▽
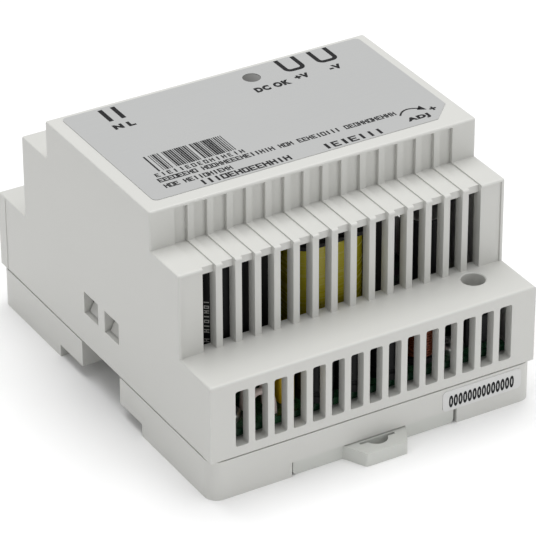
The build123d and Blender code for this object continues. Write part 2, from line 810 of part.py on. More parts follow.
def line_choke_base():
    """A moulded foot with a saddle for the toroid."""
    body = block(around(choke_x, 18), around(choke_y, 12), (board_top, board_top + choke_lift + 1.5))
    saddle = Rot(90, 0, 0) * Cylinder(choke_radius + 2 * choke_wire, 14)
    return body - Pos(choke_x, choke_y, choke_centre()) * saddle


def inductor_place():
    return Pos(inductor_x, inductor_y, board_top + inductor_lift + inductor_thick / 2)


def output_inductor_core():
    """A toroid that lies flat."""
    body = Cylinder(inductor_radius, inductor_thick) - Cylinder(inductor_bore, inductor_thick + 1)
    return inductor_place() * body


def output_inductor_winding():
    """One winding all round the toroid, as a sleeve."""
    gap = 0.05
    outer = Cylinder(inductor_radius + inductor_wire, inductor_thick + 2 * inductor_wire)
    outer -= Cylinder(inductor_bore - inductor_wire + 0.1, inductor_thick + 4)
    core = Cylinder(inductor_radius + gap, inductor_thick + 2 * gap)
    core -= Cylinder(inductor_bore - gap, inductor_thick + 1)
    return inductor_place() * (outer - core)


def filter_choke_core():
    """A drum core: two flanges on a post."""
    low, high = (board_top, board_top + filter_height)
    body = rod(filter_x, filter_y, (low + 1, high - 1), 1.8)
    for span in ((low, low + 1.2), (high - 1.2, high)):
        body += rod(filter_x, filter_y, span, filter_radius)
    return body


def filter_choke_winding():
    low, high = (board_top + 1.25, board_top + filter_height - 1.25)
    body = rod(filter_x, filter_y, (low, high), filter_radius - 0.3)
    return body - rod(filter_x, filter_y, (low - 1, high + 1), 1.85)


def jumper_wires():
    """Two insulated links that arch over the board's front left corner."""
    wires = []
    for x, y, reach, rise in wire_spots:
        start = (x, y, board_top)
        top = (x + reach / 2, y + 0.8, board_top + rise)
        path = Spline(start, top, (x + reach, y, board_top), tangents=((0, 0, 1), (0, 0, -1)))
        profile = Plane(start, z_dir=(0, 0, 1)) * Circle(wire_radius)
        wires.append(sweep(profile, path=path))
    return Part() + wires


def bridge_rectifier():
    """A single-row rectifier with a cut corner."""
    low = board_top + bridge_lift
    slab = block(around(bridge_x, bridge_width), around(bridge_y, 3.6), (low, board_top + 14))
    body = chamfer(slab.edges().filter_by(Axis.Y).group_by(Axis.Z)[-1].group_by(Axis.X)[0], 2.0)
    for i in range(4):
        leg = around(bridge_x + bridge_pitch * (i - 1.5), 1.0)
        body += block(leg, around(bridge_y, 0.6), (board_top, low + 0.1))
    return body


def fuse():
    """A pellet fuse on two leads."""
    body = rod(fuse_x, fuse_y, (board_top + 0.6, board_top + 8.0), fuse_radius)
    body = fillet(body.edges().group_by(Axis.Z)[-1], 0.5)
    for side in (-1, 1):
        body += rod(fuse_x + side * 2.5, fuse_y, (board_top, board_top + 0.7), 0.3)
    return body


def chip(x, y, size, tall, legs):
    """A small moulded chip with a row of legs along both long sides."""
    body = block(around(x, size[0]), around(y, size[1]), (board_top + 0.4, board_top + 0.4 + tall))
    body = chamfer(body.edges().group_by(Axis.Z)[-1], 0.3)
    for i in range(legs):
        place = x + size[0] * ((i + 0.5) / legs - 0.5)
        body += block(around(place, 0.6), around(y, size[1] + 1.8), (board_top, board_top + 0.5))
    return body


def build():
    save("base", base())
    save("cover", cover_tiers())
    save("din_clip", din_clip())
    save("top_label", top_label())
    save("serial_label", serial_label())
    save("status_window", status_window())
    save("circuit_board", circuit_board())
    save("board_screws", board_screw_group())
    save("input_terminal_block", terminal_block(poles()[:2]))
    save("output_terminal_block", terminal_block(poles()[2:]))
    save("terminal_contacts", terminal_contacts())
    for number, x in enumerate(poles(), 1):
        save(f"terminal_screw_{number}", terminal_screw(x))
        save(f"terminal_cage_{number}", terminal_cage(x))
    save("trimmer_body", trimmer_body())
    save("trimmer_rotor", trimmer_rotor())
    save("led_spacer", led_spacer())
    save("status_led", status_led())
    # Mains side
    save("fuse", fuse())
    save("inrush_thermistor", disc(*thermistor_disc))
    save("surge_varistor", disc(*varistor_disc))
    save("x_capacitor", brick(*line_film))
    save("line_choke_core", line_choke_core())
    save("line_choke_windings", line_choke_windings())
    save("line_choke_base", line_choke_base())
    save("bridge_rectifier", bridge_rectifier())
    save("bulk_capacitor", can(*bulk_can))
    save("y_capacitor", disc(*safety_disc))
    # Power stage
    save("transformer_core", transformer_core())
    save("transformer_bobbin", transformer_bobbin())
    save("transformer_winding", transformer_winding())
    save("primary_heatsink", heat_sink(primary_sink_x, primary_sink_y))
    save("switching_transistor", power_package(primary_sink_x, primary_sink_y))
    save("secondary_heatsink", heat_sink(secondary_sink_x, secondary_sink_y))
    save("output_diode", power_package(secondary_sink_x, secondary_sink_y))
    save("insulating_pads", insulating_pads())
    save("heatsink_screws", heatsink_screws())
    # Output side
    for number, place in enumerate(output_cans, 1):
        save(f"output_capacitor_{number}", can(*place))
    save("output_inductor_core", output_inductor_core())
    save("output_inductor_winding", output_inductor_winding())
    # Control and front row
    save("film_capacitor", brick(*small_film))
    save("filter_choke_core", filter_choke_core())
    save("filter_choke_winding", filter_choke_winding())
    for number, place in enumerate(supply_cans, 1):
        save(f"supply_capacitor_{number}", can(*place))
    save("jumper_wires", jumper_wires())
    save("optocoupler", chip(*optocoupler_spot))
    save("controller_chip", chip(*controller_spot))


build()
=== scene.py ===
"""A DIN rail power supply on a pale studio floor: finishes, print and fine pieces on the CAD frame."""
from math import cos, pi, radians, sin

import bpy
from mathutils import Matrix, Vector


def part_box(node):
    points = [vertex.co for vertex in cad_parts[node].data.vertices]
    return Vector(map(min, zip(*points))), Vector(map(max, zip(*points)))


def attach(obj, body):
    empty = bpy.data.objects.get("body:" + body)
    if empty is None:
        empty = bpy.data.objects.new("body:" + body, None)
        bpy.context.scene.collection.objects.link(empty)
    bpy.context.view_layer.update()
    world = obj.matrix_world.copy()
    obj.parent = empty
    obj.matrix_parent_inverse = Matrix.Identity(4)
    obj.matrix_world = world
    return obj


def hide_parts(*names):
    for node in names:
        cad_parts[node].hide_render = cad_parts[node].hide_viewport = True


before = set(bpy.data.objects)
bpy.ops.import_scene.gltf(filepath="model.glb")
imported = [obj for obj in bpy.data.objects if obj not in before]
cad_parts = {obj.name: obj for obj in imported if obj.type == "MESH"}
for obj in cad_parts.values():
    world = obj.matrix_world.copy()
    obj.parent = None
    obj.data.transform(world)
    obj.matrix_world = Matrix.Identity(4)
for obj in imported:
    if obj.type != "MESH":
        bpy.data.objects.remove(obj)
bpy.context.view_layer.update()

MM = 0.001

# === Studio ======================================================================================
# A seamless white table with a large soft box over it, and a long lens from the front left, as a
# catalogue shows such a unit. The camera's roll is the slight tilt of a hand-levelled tripod.
azimuth, elevation, roll = radians(-30.303), radians(30.634), radians(-0.237)
target = Vector((-28.908, -52.321, 55.355)) * MM
back = Vector((sin(azimuth) * cos(elevation), -cos(azimuth) * cos(elevation), sin(elevation)))
side = (-back).cross(Vector((0, 0, 1))).normalized()
rise = side.cross(-back)
across = side * cos(roll) + rise * sin(roll)
upward = -side * sin(roll) + rise * cos(roll)

lens = bpy.data.cameras.new("studio_camera")
lens.lens = 246.5
lens.sensor_width = 36.0
lens.clip_start = 0.01
camera = bpy.data.objects.new("studio_camera", lens)
axes = Matrix((across, upward, back)).transposed().to_4x4()
camera.matrix_world = Matrix.Translation(target + back * 714.2 * MM) @ axes
bpy.context.scene.collection.objects.link(camera)
bpy.context.scene.camera = camera
bpy.context.scene.view_settings.view_transform = "Standard"


def soft_box(name, place, aim, size, power):
    """A square area light that faces the point aim."""
    light = bpy.data.lights.new(name, "AREA")
    light.shape = "SQUARE"
    light.size = size
    light.energy = power
    lamp = bpy.data.objects.new(name, light)
    turn = (Vector(aim) - Vector(place)).to_track_quat("-Z", "Y").to_matrix().to_4x4()
    lamp.matrix_world = Matrix.Translation(place) @ turn
    bpy.context.scene.collection.objects.link(lamp)


soft_box("overhead_box", (0.05, 0.10, 0.90), (0, 0, 0.03), 0.8, 7.6)
soft_box("left_fill", (-0.90, -0.25, 0.30), (0, 0, 0.03), 0.6, 0.5)
soft_box("front_fill", (0.45, -0.90, 0.22), (0, 0, 0.03), 0.6, 1.9)

world = bpy.data.worlds.new("studio_white")
world.use_nodes = True
world.node_tree.nodes["Background"].inputs["Color"].default_value = (1, 1, 1, 1)
world.node_tree.nodes["Background"].inputs["Strength"].default_value = 0.43
bpy.context.scene.world = world


def shader_links(material):
    """The material's node tree, its Principled shader and a short way to join two sockets."""
    tree = material.node_tree
    return tree, tree.nodes["Principled BSDF"], tree.links.new


def plain_finish(name, colour, roughness, metallic=0.0, coat=0.0):
    """A material with its Principled shader's own values set."""
    material = bpy.data.materials.new(name)
    material.use_nodes = True
    shader = material.node_tree.nodes["Principled BSDF"]
    shader.inputs["Base Color"].default_value = (*colour, 1)
    shader.inputs["Roughness"].default_value = roughness
    shader.inputs["Metallic"].default_value = metallic
    shader.inputs["Coat Weight"].default_value = coat
    material.diffuse_color = (*colour, 1)
    return material


def new_piece(name, points, faces, material):
    """A mesh object from points in metres, already in place."""
    mesh = bpy.data.meshes.new(name)
    mesh.from_pydata(points, [], faces)
    mesh.materials.append(material)
    piece = bpy.data.objects.new(name, mesh)
    bpy.context.scene.collection.objects.link(piece)
    return piece


reach = 6.0
table_white = plain_finish("table_white", (0.95, 0.95, 0.95), 0.8)
table_corners = [(-reach, -reach, 0), (reach, -reach, 0), (reach, reach, 0), (-reach, reach, 0)]
new_piece("floor", table_corners, [(0, 1, 2, 3)], table_white)


# === Moulded housing: cover and base =============================================================
# Two halves injection moulded in light warm-grey flame-retardant polycarbonate, from a finely
# spark-eroded tool. The cover snaps over the base, and both come from the same batch of resin.
FLOAT, COLOUR, VECTOR = "NodeSocketFloat", "NodeSocketColor", "NodeSocketVector"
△
■ **PROBLEM DESCRIPTION**
Among the lines above, find the one with "obj.matrix_world = world" and the one with "upward = -side * sin(roll) + rise * cos(roll)". Quote both and everything between them, exactly.

■ **RESULT OF THIS EXERCISE**
    obj.matrix_world = world
    return obj


def hide_parts(*names):
    for node in names:
        cad_parts[node].hide_render = cad_parts[node].hide_viewport = True


before = set(bpy.data.objects)
bpy.ops.import_scene.gltf(filepath="model.glb")
imported = [obj for obj in bpy.data.objects if obj not in before]
cad_parts = {obj.name: obj for obj in imported if obj.type == "MESH"}
for obj in cad_parts.values():
    world = obj.matrix_world.copy()
    obj.parent = None
    obj.data.transform(world)
    obj.matrix_world = Matrix.Identity(4)
for obj in imported:
    if obj.type != "MESH":
        bpy.data.objects.remove(obj)
bpy.context.view_layer.update()

MM = 0.001

# === Studio ======================================================================================
# A seamless white table with a large soft box over it, and a long lens from the front left, as a
# catalogue shows such a unit. The camera's roll is the slight tilt of a hand-levelled tripod.
azimuth, elevation, roll = radians(-30.303), radians(30.634), radians(-0.237)
target = Vector((-28.908, -52.321, 55.355)) * MM
back = Vector((sin(azimuth) * cos(elevation), -cos(azimuth) * cos(elevation), sin(elevation)))
side = (-back).cross(Vector((0, 0, 1))).normalized()
rise = side.cross(-back)
across = side * cos(roll) + rise * sin(roll)
upward = -side * sin(roll) + rise * cos(roll)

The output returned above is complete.